Deep Sea Mining - Time to Get Involved

United Kingdom Publication February 2019

First published in Offshore Support Journal

Seabed mining has been conducted for some time – with companies harvesting diamonds off the African shores and Nautilus’ project off the coast of Papua New Guinea. But the real treasure of rare earth minerals and commodities essential to next generation technology is ready and waiting in the depths of the Pacific Ocean in the form of polymetallic nodules. These nodules (caused by tectonic plate movements) lie unattached on the ocean floor ready to be scooped up, smelted and processed, and are a dense mix of precious metals and commodities.  So what has been the hold up?

One of the challenges has been lack of proven technology to operate in five kilometre depths on the seafloor. Although the concept was proven in the 1970s, further work needs to be undertaken to ensure that equipment can be safely operated. Projects like Blue Nodules have been granted EU funding to develop the relevant capability, systems and tools in an environmentally sustainable manner, with industry players and research specialists working in close collaboration. A number of state enterprises, states and private companies are working on competing technology.

The other challenge has been the lack of legal framework to support these activities. The Clarion-Clipperton Zone, located in the Pacific Ocean lies in the “Area” in accordance with the UN Convention of the Law of the Sea. It therefore belongs to, and is for the benefit of, the whole of mankind, and is regulated by the International Seabed Authority (the ISA). The ISA have granted exploration licences to companies and states to explore in the Area, but have not yet published final regulations governing the exploitation/harvesting in the Area. So one can go and look, but one cannot yet take.

However, the updated draft exploitation regulations were published in July 2018 for consultation. These go a long way to providing a clear framework for exploitation or harvesting of minerals and more importantly, commercial viability. They set out a well drafted pathway to obtaining an exploitation contract for 30 years (with an option to renew) and, as would be expected, detailed provisions relating to environmental responsibilities and reporting.

Somewhat surprisingly, the draft exploitation regulations go some way towards catering to the investor community, recognising the need for assignment by way of security over exploitation contracts, change of control of contractors (to allow for initial public offerings of shares), sensible termination and suspension rights with cure periods and the usual risk mitigants. There could still be some improvements for the investment community, such as more objective tests and leaving fewer decisions at the discretion of the ISA and its various organs (ie the Commission and the Council), but in comparison to traditional mining projects, there is a good level of transparency and accountability.

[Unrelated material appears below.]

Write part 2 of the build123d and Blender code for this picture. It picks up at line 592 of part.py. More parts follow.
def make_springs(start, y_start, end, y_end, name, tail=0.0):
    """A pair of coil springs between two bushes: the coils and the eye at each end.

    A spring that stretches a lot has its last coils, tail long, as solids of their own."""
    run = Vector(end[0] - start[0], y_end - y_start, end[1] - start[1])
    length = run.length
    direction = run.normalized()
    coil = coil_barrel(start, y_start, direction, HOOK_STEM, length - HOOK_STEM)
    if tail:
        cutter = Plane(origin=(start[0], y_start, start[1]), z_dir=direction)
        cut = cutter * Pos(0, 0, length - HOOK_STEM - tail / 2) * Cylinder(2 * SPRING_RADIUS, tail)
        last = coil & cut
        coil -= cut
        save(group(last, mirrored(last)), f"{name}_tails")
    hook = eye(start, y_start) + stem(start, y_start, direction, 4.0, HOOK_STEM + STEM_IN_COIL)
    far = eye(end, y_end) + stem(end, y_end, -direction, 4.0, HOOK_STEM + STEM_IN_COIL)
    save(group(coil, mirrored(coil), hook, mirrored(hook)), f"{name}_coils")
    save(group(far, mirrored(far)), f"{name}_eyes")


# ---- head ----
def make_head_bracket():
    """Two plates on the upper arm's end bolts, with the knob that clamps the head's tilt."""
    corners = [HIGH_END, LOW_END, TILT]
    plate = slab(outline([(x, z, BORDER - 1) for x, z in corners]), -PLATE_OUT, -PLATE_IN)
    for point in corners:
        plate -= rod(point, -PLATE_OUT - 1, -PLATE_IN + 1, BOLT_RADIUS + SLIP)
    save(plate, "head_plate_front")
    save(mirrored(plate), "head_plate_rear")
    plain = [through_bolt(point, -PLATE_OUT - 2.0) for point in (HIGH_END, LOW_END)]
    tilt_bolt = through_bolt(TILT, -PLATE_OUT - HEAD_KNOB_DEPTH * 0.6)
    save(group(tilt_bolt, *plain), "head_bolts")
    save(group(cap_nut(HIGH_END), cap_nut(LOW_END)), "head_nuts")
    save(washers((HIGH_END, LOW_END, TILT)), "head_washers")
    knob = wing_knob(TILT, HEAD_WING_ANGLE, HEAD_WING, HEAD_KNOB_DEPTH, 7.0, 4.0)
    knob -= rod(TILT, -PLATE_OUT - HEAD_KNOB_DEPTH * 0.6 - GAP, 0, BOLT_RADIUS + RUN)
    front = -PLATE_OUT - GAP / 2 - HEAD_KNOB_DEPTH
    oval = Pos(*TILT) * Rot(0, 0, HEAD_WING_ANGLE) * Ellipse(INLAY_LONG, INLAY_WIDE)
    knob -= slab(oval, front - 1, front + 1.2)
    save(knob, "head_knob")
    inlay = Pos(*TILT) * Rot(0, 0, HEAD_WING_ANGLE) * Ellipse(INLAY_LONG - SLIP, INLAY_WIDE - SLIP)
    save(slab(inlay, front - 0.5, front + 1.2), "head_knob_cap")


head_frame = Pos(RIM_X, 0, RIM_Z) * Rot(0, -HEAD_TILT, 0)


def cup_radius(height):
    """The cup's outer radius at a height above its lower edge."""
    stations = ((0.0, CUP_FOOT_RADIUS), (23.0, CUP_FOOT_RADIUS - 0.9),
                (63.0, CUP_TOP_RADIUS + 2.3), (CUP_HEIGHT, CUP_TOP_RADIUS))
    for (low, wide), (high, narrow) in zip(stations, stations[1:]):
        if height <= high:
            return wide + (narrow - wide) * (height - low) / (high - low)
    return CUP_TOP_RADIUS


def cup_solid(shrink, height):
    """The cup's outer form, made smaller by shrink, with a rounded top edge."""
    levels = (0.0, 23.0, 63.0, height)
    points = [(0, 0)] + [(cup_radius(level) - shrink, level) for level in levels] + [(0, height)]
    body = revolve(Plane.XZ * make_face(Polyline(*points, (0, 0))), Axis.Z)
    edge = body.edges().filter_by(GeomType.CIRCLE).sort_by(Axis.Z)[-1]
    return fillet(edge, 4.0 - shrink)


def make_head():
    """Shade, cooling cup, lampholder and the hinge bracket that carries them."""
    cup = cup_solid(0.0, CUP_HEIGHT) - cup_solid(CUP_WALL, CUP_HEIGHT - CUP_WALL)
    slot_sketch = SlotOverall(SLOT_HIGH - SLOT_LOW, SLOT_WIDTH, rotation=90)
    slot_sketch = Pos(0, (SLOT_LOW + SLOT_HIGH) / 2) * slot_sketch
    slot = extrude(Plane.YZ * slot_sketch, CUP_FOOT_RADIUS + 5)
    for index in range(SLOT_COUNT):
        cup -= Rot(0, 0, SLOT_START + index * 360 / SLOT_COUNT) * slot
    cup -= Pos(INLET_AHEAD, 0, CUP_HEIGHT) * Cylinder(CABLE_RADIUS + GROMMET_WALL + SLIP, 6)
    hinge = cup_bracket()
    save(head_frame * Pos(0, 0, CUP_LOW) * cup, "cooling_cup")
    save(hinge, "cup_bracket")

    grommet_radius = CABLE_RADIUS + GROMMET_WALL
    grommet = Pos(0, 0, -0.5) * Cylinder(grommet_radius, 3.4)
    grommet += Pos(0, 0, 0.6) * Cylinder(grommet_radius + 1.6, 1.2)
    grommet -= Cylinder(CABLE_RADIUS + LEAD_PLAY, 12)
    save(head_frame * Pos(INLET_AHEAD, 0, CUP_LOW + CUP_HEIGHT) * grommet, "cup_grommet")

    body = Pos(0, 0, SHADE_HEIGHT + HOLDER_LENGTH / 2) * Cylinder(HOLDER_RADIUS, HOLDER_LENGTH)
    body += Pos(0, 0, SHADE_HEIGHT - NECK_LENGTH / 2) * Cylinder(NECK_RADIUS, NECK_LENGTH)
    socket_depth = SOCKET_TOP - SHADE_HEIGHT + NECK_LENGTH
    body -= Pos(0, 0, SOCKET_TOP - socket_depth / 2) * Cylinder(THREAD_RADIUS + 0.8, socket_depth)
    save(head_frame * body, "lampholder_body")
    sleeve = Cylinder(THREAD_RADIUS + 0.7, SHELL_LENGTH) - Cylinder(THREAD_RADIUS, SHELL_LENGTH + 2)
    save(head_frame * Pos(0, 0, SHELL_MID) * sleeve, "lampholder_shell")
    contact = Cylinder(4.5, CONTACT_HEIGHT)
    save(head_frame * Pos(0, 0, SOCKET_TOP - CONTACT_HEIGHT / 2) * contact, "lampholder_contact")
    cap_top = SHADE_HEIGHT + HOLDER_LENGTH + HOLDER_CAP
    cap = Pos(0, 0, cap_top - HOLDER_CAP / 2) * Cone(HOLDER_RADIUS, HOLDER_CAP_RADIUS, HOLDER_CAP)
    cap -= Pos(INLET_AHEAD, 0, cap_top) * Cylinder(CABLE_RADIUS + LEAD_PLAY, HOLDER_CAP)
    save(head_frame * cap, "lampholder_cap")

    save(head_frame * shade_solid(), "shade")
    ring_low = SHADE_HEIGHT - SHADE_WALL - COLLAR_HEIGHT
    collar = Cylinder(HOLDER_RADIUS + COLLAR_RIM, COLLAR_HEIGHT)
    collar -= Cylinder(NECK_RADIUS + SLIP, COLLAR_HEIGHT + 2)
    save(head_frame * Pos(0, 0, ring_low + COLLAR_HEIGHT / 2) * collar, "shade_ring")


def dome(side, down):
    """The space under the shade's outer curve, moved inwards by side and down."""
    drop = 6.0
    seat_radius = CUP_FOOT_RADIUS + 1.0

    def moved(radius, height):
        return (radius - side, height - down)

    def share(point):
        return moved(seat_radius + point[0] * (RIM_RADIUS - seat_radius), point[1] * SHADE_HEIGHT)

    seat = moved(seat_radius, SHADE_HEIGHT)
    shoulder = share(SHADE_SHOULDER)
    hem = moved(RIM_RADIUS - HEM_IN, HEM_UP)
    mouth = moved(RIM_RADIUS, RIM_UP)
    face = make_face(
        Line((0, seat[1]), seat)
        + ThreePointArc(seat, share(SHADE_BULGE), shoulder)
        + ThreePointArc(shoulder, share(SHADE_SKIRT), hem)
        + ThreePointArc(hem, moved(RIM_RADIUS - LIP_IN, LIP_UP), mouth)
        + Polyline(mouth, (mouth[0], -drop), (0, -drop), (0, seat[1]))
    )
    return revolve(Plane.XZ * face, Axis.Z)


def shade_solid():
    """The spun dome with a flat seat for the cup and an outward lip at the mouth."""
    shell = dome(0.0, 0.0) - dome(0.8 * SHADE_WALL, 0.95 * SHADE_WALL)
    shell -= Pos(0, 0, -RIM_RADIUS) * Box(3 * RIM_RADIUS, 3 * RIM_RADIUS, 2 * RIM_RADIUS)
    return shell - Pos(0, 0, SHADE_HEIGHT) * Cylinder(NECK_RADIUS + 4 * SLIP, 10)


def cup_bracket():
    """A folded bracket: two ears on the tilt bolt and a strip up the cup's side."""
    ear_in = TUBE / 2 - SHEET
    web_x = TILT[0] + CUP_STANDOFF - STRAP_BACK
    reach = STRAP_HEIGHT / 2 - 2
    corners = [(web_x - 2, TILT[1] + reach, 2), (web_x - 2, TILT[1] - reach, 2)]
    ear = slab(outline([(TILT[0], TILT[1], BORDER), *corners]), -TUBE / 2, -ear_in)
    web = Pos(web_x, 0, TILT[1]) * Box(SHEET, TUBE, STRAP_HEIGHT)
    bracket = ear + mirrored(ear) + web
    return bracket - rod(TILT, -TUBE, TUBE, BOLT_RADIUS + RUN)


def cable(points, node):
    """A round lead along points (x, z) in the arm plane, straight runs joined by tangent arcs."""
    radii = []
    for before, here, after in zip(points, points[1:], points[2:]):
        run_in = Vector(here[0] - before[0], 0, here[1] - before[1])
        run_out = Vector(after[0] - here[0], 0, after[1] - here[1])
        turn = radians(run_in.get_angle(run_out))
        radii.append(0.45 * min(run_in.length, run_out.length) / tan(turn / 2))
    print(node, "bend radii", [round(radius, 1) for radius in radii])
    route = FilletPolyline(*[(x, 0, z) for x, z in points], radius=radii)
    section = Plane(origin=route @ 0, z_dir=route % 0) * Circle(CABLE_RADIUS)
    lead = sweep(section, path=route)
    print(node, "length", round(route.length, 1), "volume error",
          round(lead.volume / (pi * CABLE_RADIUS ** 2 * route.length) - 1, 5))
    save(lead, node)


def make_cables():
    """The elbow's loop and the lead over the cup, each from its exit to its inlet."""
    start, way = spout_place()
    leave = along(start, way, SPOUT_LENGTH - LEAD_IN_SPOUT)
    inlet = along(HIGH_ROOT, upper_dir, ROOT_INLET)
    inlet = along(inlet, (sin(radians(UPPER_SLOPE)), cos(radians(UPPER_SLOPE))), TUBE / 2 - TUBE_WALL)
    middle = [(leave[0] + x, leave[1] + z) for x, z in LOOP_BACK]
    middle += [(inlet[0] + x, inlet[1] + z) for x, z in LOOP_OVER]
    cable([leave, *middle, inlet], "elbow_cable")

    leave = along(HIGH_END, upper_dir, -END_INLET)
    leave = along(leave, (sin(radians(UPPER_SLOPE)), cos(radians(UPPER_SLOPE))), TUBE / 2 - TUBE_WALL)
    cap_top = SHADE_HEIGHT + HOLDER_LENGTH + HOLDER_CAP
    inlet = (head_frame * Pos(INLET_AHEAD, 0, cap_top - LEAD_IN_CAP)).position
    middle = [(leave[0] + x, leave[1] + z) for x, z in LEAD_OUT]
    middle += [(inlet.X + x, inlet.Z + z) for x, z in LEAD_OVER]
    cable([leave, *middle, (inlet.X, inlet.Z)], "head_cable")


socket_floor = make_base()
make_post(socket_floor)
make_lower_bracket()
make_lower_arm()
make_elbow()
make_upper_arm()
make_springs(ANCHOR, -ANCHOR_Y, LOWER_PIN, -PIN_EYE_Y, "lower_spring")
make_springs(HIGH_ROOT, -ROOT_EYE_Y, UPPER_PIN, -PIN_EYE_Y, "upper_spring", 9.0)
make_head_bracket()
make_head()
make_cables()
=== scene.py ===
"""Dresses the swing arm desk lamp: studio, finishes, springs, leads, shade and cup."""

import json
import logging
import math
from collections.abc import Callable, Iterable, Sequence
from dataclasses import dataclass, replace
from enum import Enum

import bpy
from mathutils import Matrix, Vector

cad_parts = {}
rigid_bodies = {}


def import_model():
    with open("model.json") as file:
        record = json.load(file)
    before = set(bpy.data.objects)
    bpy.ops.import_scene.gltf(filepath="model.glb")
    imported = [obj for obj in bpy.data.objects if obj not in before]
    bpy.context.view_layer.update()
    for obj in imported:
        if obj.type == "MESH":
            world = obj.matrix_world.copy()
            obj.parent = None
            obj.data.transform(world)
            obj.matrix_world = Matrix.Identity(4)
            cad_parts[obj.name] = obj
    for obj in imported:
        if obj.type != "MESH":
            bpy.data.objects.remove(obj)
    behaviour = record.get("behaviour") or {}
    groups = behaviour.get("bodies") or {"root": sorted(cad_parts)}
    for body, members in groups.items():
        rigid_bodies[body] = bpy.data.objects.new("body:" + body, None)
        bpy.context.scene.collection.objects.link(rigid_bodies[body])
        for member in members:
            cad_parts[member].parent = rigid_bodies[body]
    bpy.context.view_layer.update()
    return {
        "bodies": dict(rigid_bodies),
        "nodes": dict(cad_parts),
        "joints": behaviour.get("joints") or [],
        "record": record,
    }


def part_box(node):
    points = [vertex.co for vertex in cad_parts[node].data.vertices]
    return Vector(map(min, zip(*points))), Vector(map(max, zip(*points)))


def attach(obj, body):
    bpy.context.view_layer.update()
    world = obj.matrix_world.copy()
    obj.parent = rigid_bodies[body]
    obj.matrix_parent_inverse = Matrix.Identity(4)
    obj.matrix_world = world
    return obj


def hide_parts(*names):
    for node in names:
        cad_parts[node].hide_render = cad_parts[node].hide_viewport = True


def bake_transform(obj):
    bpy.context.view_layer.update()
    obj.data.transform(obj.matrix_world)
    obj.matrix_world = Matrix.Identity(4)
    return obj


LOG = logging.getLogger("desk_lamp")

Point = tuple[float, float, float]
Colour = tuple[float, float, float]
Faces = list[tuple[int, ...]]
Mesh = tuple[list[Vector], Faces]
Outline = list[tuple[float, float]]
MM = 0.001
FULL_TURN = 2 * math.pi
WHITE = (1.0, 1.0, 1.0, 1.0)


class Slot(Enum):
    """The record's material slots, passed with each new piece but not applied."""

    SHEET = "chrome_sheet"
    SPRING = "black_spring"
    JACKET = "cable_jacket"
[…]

One of the key areas which does require further development relates to payment of royalties. If the exploitation area were in the jurisdiction of a country, then the Government of that country would be setting the mechanics for calculation of royalties. Given that the Area is for the benefit of all mankind, the ISA will be requiring payment of royalties to it. The royalty payment mechanism under the current proposed draft exploitation regulations looks at the different minerals/commodities making up the polymetallic nodules and requires that the relevant company or state pays a royalty based on the value and amount of each such mineral and commodity. The difficulty with this approach is that underwater mining companies may be looking to capitalise on whichever mineral or commodity is most valuable to them at that time; if they have to pay royalties on commodities they are not looking to produce, then the activity could quickly lose its commercial viability. On the other hand, streaming structures do allow mining companies to potentially capitalise on unwanted by-products and therefore create a potential separate revenue stream. Further consultation and review is needed to ensure there is sufficient certainty to attract commercial investment.

As the ISA moves towards creating the final framework for exploitation, a number of mining companies and shipping/offshore vessel companies are looking to position themselves ready to commence realisation of these long-awaited projects. Interested parties and their financiers/investors have the opportunity to shape the exploitation regulations to help make underwater mining projects commercially viable. It is rare for the public to have the opportunity to engage in these discussions and make a difference; we would encourage you to do so.